もう5年ほど前になるだろうか、清里にあるK*Mopa(清里フォトアートミュージアム)で、写真家の加倉井 厚夫氏にお会いした。
温厚な雰囲気にイカツいニコンの一眼レフ。ミュージアム・スタッフとの打ち合わせにたまたま居合わせたのだが、宮沢賢治にまつわる様々な話題と、星に関する様々な話題が次々に語られた。
どれも興味深いものだったが、なかでも印象に残ったのが、オーストラリアで星の撮影をしたときのエピソード。撮影をしていると、何やら自分のまわりにモヤモヤ動くものがあるという。目をこらすと、なんとそれは自分の影だったというのだ。シリウスの明かりが作る影、木星の明かりが作る影、なんと5方向くらいにモヤモヤと星の影が見えたという。

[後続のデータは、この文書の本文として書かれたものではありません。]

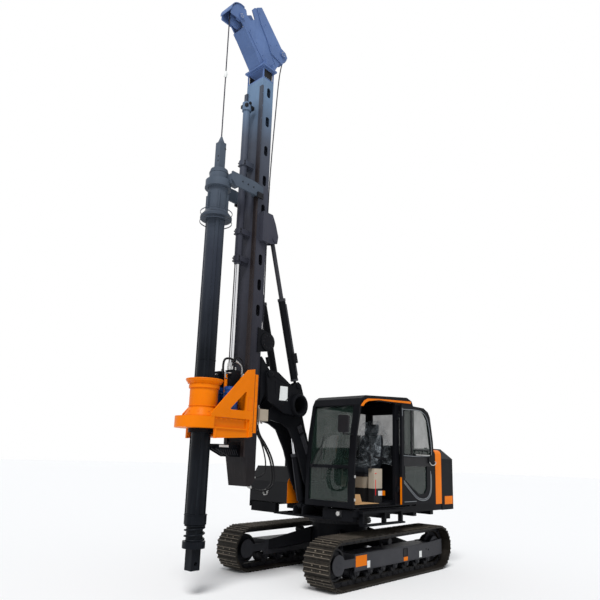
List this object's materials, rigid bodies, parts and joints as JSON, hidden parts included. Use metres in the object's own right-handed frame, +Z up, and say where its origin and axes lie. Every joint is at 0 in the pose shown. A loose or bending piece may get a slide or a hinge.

新月で快晴、澄んだ空気 - 天体の撮影では、こちらがどんなに意気込んでもなかなか好条件にはめぐり合えないのだが、星の影に囲まれる好天とは、なんと貴重で贅沢なひとときだろう。
加倉井氏のウェブサイトは、今年2011年、開設15周年を迎えたとのこと。テーマは星、宮沢賢治、山。
星ということで、自分の体験を1つ思い出した。
アメリカ南西部を列車で走っていたときのこと。場所は北カリフォルニア - 夜中の3時にふと目が覚めて、2階建て列車の2階の客席から、1階部分に下りていった。1階にはトイレ、洗面、荷室と乗降用のドアがある。そのドアには窓が付いていて「走行中に開けてはいけない」と書かれているのだが、レバーを90度ひねるだけの簡単なロックで、ちょこっと開けてみた。

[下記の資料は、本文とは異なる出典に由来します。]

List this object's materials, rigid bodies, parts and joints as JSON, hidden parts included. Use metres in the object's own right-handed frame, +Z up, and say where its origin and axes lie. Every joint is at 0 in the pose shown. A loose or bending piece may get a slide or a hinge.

そこにはスモーク・ガラス越しでは分からなかった、またたきひとつない星の大群が、空に張り付くようにびっしりと光っていたのだ。もちろん天の川も肉眼ではっきり川のように見えるし、大小さまざまな丸い点が、迫ってくるかのように、また目を凝らすと遠くへ大きく広がってゆくようにも見える。何しろ圧倒されるような星空と、その瞬(またた)きのないところからは、空気が静止している様子が想像された。
大陸の星空を見るには --- ちょこっと禁をやぶる必要がある...。